Yes, those people are resilient, but they are also victims of failed policies and neglected investments in basic workforce development and infrastructure. And when we focus on resilience, we let the people who made those decisions off the hook. We stop looking for answers in the correct place. We celebrate the people who make it through the ordeal (relatively) unscathed. What does that say about what we think about the ones that didn’t?
A chronic state of resiliency represents massive social failure.
If Not ‘Resilience,’ then What?
Resilience is a response to physical, emotional, or cognitive trauma. And to embrace resiliency as a core competency in humanity is to miss the entire point of life. If we’re demonstrating empathy and kindness, we head off the need for all those people to be so “resilient.”
Instead of praising individuals or our workforce for their resilience, the natural step is to ask: Why did they have to be resilient in the first place? What role do I play in ensuring that the trauma stops here and now?
If you work in human resources, that means assuming responsibility for preventing catastrophic failures in the first place. Don’t ask your workforce to be “resilient.” Please give them the gift of being able to perform their jobs without trauma. Hire enough workers so overtime isn’t status quo. Create family leave policies that make sure people can eat and care for their sick parents. Pay people so they don’t have to choose between housing and high-quality food.
Don’t know where to start? You can do a premortem for employee-based scenarios and ask questions like, “What will go wrong?”
Then fix whatever can go wrong. If the workforce is forced to be resilient, let it be for new mistakes and not the same old reasons like budget, internal politics, or miscommunication.
And stop praising hardworking folks for being resilient — it’s like praising someone for being hit by a bus. Sure, it’s terrific they survived the experience. But how could the accident have been prevented? And how do we make sure others aren’t killed in the future?
On an individual level, the quest for resilience can take a toxic turn. Yes, we are all self-leaders and individually responsible for how we show up in the world. Of course, adulthood is challenging. But the work comes internally by exploring the source of trauma, absolving yourself for the failure of others who let you down, and addressing the wound by being of service to others.
You can’t train for resilience. You can’t buy it. And the more you seek it, the more it will elude you. That’s the paradox of resiliency.
Congratulations. You’re Already Resilient.
If you survived a difficult period of your life — childhood, an abusive relationship, COVID-19 — you’re resilient.
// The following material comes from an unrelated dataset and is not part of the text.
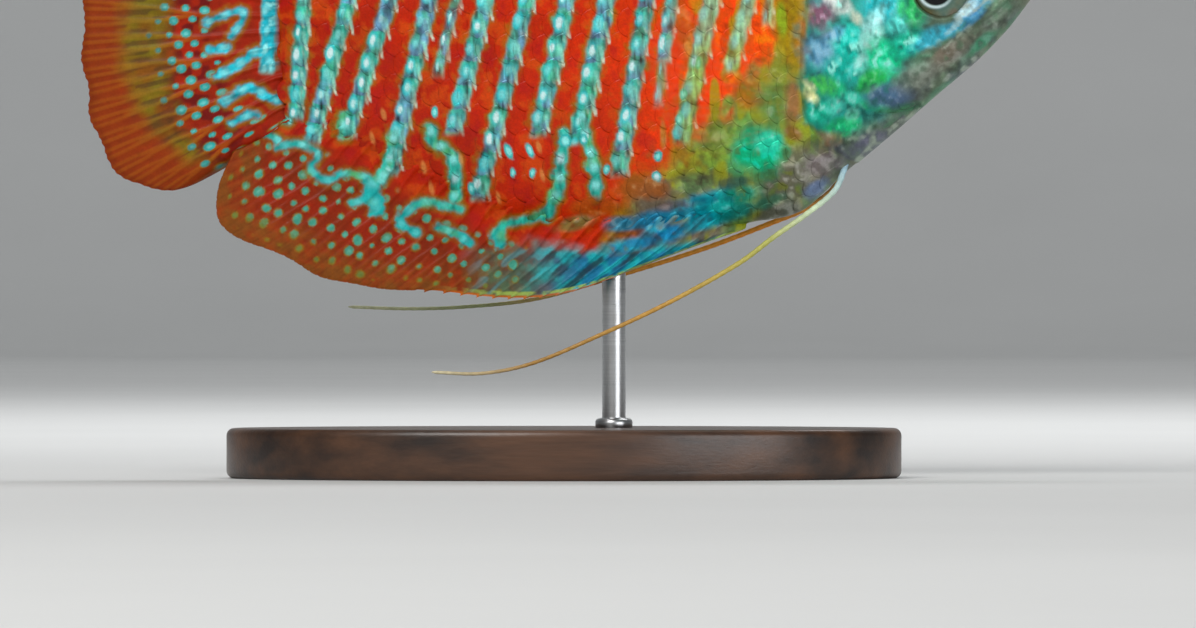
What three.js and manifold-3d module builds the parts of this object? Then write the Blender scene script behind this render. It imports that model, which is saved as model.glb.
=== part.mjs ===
// A male dwarf gourami at life size, swimming to +X above a small display stand.
// Millimetres, +Z up. The origin is on the floor, in the middle of the model.
import * as THREE from "three";
import { mergeVertices } from "three/addons/utils/BufferGeometryUtils.js";
import Module from "manifold-3d";

const wasm = await Module();
wasm.setup();

// Driving sizes
const GAP = 0.3; // clearance that neighbouring pieces keep
const SWIM_HEIGHT = 36; // from the floor to the fish's own axis
const SNOUT_X = 38.56;
const TAIL_BASE_X = -22.8;
const FIN_MEMBRANE = 0.5; // thickness of a fin between its rays
const FIN_RAY = 0.95; // thickness at a ray's root
const FIN_EDGE = 0.34; // thickness at the margin
const SIDES = 24; // of a body section
const EYE = { x: 30.0, z: 3.05, y: 2.6, radius: 2.85, depth: 1.45, yaw: 12 };

// The trunk by stations: x, top, bottom and half width
const STATIONS = [
  [-22.8, 9.4, -7.4, 1.0],
  [-21.2, 9.7, -8.1, 1.7],
  [-18.5, 10.4, -9.2, 2.3],
  [-14, 12.1, -11.5, 3.1],
  [-9, 14.1, -14, 3.9],
  [-3, 15.9, -16.3, 4.7],
  [3, 16.85, -17, 5.25],
  [9, 17.05, -16.6, 5.5],
  [15, 16.3, -15.6, 5.5],
  [19, 15.1, -14.7, 5.3],
  [22.7, 13.4, -11.5, 4.85],
  [26.5, 11.4, -8.3, 4.25],
  [30, 9.5, -5.3, 3.6],
  [33, 8.1, -2.75, 2.95],
  [35.4, 7.15, -0.3, 2.35],
  [37, 6.45, 1.75, 1.85],
  [38.1, 5.75, 3.3, 1.3],
  [38.56, 5.0, 4.2, 0.6],
];

// A smooth curve through points [place, value], with Catmull-Rom slopes
function smoothCurve(points) {
  const last = points.length - 1;
  const slope = (i) => {
    const a = points[Math.max(i - 1, 0)];
    const b = points[Math.min(i + 1, last)];
    return (b[1] - a[1]) / (b[0] - a[0]);
  };
  return (at) => {
    const place = Math.min(Math.max(at, points[0][0]), points[last][0]);
    let i = 0;
    while (i < last - 1 && place > points[i + 1][0]) i += 1;
    const [x0, y0] = points[i];
    const [x1, y1] = points[i + 1];
    const width = x1 - x0;
    const t = (place - x0) / width;
    const rise = t * t * (3 - 2 * t);
    const out = t * (1 - t) * (1 - t);
    const back = t * t * (t - 1);
    return y0 + (y1 - y0) * rise + width * (slope(i) * out + slope(i + 1) * back);
  };
}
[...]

You don’t need an organizational psychologist, workplace guru, or leadership consultant to validate your experience. If you live and breathe, you’re a badass survivor who is ready to tackle another day. Congratulations.
Resilience is one of those buzzwords, like “pivot” and “unprecedented,” that can’t die off soon enough. Let’s honor our inner strength from 2020 and pay homage to our past selves by ensuring others don’t endure the same past heartaches and difficulties that got us here in the first place. In that way, the era of resiliency is over.